Inconsistent offense

The numbers, though, suggest the running game was successful. T.J. Logan, the senior running back who gained 80 yards on six carries, scored on a 21-yard touchdown run in the third quarter, and he also broke free for a 35-yard run. Hood at one point escaped for a 32-yard run.

When you start getting behind the chains every time, and you’re in long-yardage situations, it’s tough to just sit in there and say, OK, we’re going to run the football.

UNC football coach Larry Fedora

UNC’s longest passing play, meanwhile, went for 23 yards. The Tar Heels ran for 159 yards and passed for 156 – that despite attempting 21 more passes than runs. Fedora said the offense was “too inconsistent” to place more of an emphasis on the run.

“When you start getting behind the chains every time, and you’re in long-yardage situations, it’s tough to just sit in there and say, OK, we’re going to run the football,” Fedora said. “I mean, I’ve never done that and I probably never will. It’s just not my philosophy.”

Aside from Logan’s 95-yard kickoff return for a touchdown on Saturday night, UNC had 11 possessions. On six of those 11 possessions, the Tar Heels’ first play was a pass.

Half of those passes fell incomplete. The longest completion gained six yards. Overall, UNC attempted a passing play 15 times on first down. On those 15 plays it gained 67 yards. Meanwhile, the Tar Heels gained 111 yards the 11 times they ran on first down.

UNC’s offense is based on the quarterback’s ability to read a defense and make the correct call before the snap. Rarely, Fedora said, does the coaching staff call a specific running play. Far more often, quarterback Mitch Trubisky decides the play – pass or run – based on the alignment of the defense.

“In our typical play-call system, a lot of times a run is tagged with a pass,” Fedora said. “And so it’s based on what he sees defensively. If he sees what he wants he can throw it. If he doesn’t see what he wants, he can run it.”

Missed chances

Fedora conceded that at times Georgia simply disguised what it was doing defensively. In those instances in which Georgia might have wanted UNC to pass, for instance, the Bulldogs could have initially lined up in an alignment that appeared susceptible to the pass, and then changed after the snap.

Trubisky attempted several deep passes that didn’t connect. Some were overthrown or under-thrown. Some were simply well-defended.

“If we had two of those deep balls (connect) where we got behind them, it would’ve been a different ballgame,” said Trubisky, who was making his first college start. “And I don’t know how it happened, because we were hitting the deep balls all week in practice.”

Again, though, for the second consecutive season the Tar Heels were left to wonder what might have been. It’s similar to how it was last year after UNC endured that sloppy season-opening loss against South Carolina.

Now UNC, after a defeat so similar to the one at the start of last season, is hoping for a similar response. After the South Carolina loss, UNC won 11 consecutive games, won the Coastal Division and played in the ACC Championship game.

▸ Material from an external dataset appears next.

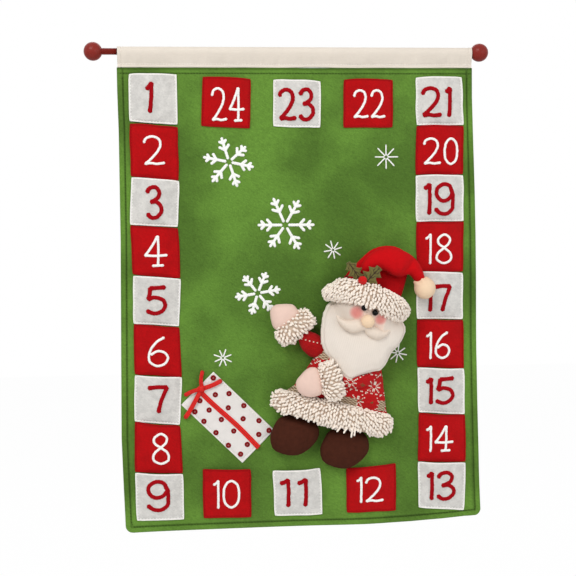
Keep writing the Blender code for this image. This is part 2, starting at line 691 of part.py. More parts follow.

“It can be done, and we’ve done it,” Naz Jones, the junior defensive tackle, said on Monday. “But we can’t lean on that to just say, oh, we did it last year, we’re just going to waltz in and do it again.”

Fedora hasn’t had to remind his players of the precedent. Those who were around to experience it, like Jones, remember well what happened at the start of last season. They remember, too, what came after.

“They do have a little bit of intelligence,” Fedora said with a laugh.